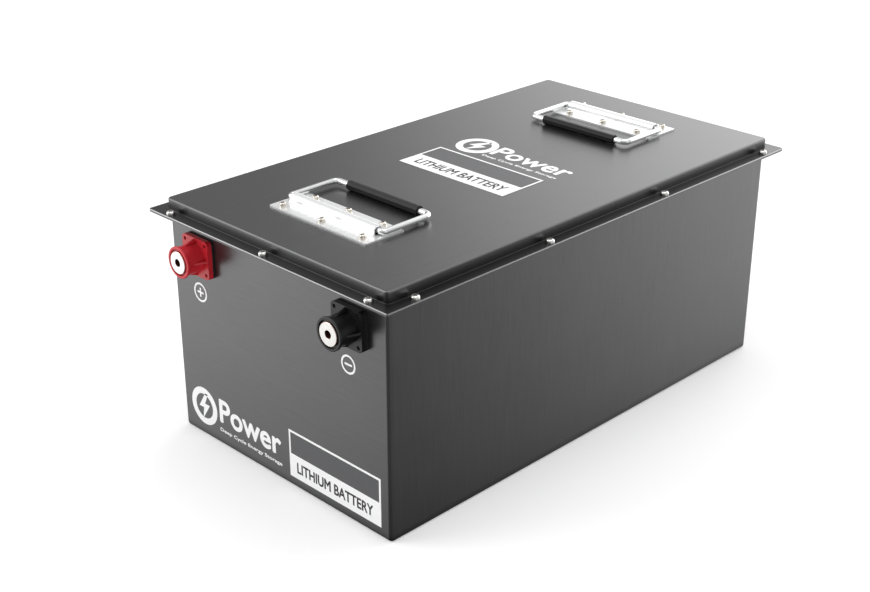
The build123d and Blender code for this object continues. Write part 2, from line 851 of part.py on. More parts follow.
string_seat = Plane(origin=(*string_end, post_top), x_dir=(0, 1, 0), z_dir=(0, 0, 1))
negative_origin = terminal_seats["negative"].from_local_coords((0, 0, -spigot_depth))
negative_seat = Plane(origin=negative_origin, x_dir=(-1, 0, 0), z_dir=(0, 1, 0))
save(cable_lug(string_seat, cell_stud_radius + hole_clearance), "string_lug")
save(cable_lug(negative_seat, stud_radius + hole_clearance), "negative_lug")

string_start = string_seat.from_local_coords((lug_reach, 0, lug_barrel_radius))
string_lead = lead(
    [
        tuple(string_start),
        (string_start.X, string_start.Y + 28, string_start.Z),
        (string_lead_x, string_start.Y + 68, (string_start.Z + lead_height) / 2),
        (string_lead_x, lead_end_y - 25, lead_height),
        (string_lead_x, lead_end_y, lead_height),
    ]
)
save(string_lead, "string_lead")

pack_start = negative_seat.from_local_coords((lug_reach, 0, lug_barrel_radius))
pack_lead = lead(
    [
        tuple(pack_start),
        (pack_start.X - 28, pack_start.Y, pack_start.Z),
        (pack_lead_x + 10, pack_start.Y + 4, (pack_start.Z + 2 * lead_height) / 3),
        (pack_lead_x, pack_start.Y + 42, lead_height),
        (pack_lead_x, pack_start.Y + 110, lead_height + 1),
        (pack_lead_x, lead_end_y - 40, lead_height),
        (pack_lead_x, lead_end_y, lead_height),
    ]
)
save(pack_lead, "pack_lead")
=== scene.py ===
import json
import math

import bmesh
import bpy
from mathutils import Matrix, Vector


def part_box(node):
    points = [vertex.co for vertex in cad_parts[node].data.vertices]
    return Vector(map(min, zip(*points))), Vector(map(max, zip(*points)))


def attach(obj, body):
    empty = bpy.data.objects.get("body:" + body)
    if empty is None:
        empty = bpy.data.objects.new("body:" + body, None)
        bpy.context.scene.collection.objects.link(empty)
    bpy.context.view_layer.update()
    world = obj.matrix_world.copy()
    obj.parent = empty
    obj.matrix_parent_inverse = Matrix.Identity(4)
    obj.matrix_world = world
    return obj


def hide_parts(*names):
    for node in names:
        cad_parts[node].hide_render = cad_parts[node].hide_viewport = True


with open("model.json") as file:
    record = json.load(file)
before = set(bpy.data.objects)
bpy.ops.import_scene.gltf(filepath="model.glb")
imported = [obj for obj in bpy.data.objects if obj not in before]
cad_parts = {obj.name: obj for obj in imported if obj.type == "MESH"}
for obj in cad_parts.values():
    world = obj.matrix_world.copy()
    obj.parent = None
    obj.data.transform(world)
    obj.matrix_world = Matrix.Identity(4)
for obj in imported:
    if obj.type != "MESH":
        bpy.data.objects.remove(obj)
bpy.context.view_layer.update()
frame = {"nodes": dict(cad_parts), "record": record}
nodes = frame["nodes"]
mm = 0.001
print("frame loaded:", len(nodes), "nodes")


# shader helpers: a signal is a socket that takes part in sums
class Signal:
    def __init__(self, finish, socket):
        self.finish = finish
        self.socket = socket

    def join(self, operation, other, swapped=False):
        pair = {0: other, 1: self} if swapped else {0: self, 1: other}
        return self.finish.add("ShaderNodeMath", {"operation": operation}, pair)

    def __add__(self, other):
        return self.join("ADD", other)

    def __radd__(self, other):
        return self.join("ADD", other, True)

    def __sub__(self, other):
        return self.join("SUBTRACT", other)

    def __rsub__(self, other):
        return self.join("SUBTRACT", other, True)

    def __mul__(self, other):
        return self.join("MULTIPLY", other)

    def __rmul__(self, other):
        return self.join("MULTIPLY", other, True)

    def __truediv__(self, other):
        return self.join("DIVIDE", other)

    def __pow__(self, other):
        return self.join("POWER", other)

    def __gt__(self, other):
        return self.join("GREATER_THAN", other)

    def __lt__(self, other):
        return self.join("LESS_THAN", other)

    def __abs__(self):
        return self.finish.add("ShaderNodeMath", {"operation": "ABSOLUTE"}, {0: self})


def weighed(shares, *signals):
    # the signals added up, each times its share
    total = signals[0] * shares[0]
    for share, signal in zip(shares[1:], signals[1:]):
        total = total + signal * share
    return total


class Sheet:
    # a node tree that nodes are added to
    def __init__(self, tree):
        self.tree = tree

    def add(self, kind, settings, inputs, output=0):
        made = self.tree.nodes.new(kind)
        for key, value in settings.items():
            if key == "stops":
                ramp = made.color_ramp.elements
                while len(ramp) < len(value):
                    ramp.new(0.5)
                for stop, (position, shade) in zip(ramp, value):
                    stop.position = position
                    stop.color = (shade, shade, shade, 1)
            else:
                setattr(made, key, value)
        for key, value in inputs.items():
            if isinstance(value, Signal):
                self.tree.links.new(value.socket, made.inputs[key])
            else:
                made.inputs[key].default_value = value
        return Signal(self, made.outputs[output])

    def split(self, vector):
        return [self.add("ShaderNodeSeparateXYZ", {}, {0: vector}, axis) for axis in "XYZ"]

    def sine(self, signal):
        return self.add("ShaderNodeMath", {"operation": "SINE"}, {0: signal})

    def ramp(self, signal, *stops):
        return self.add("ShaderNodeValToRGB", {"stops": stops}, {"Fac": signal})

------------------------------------

Aim of the exercise:
Start at the line with "string_seat.from_local_coords((lug_reach, 0, lug_barrel_radius))" and stop after the line with "before = set(bpy.data.objects)". Repeat exactly the lines in that range.

Finished answer:
string_start = string_seat.from_local_coords((lug_reach, 0, lug_barrel_radius))
string_lead = lead(
    [
        tuple(string_start),
        (string_start.X, string_start.Y + 28, string_start.Z),
        (string_lead_x, string_start.Y + 68, (string_start.Z + lead_height) / 2),
        (string_lead_x, lead_end_y - 25, lead_height),
        (string_lead_x, lead_end_y, lead_height),
    ]
)
save(string_lead, "string_lead")

pack_start = negative_seat.from_local_coords((lug_reach, 0, lug_barrel_radius))
pack_lead = lead(
    [
        tuple(pack_start),
        (pack_start.X - 28, pack_start.Y, pack_start.Z),
        (pack_lead_x + 10, pack_start.Y + 4, (pack_start.Z + 2 * lead_height) / 3),
        (pack_lead_x, pack_start.Y + 42, lead_height),
        (pack_lead_x, pack_start.Y + 110, lead_height + 1),
        (pack_lead_x, lead_end_y - 40, lead_height),
        (pack_lead_x, lead_end_y, lead_height),
    ]
)
save(pack_lead, "pack_lead")
=== scene.py ===
import json
import math

import bmesh
import bpy
from mathutils import Matrix, Vector


def part_box(node):
    points = [vertex.co for vertex in cad_parts[node].data.vertices]
    return Vector(map(min, zip(*points))), Vector(map(max, zip(*points)))


def attach(obj, body):
    empty = bpy.data.objects.get("body:" + body)
    if empty is None:
        empty = bpy.data.objects.new("body:" + body, None)
        bpy.context.scene.collection.objects.link(empty)
    bpy.context.view_layer.update()
    world = obj.matrix_world.copy()
    obj.parent = empty
    obj.matrix_parent_inverse = Matrix.Identity(4)
    obj.matrix_world = world
    return obj


def hide_parts(*names):
    for node in names:
        cad_parts[node].hide_render = cad_parts[node].hide_viewport = True


with open("model.json") as file:
    record = json.load(file)
before = set(bpy.data.objects)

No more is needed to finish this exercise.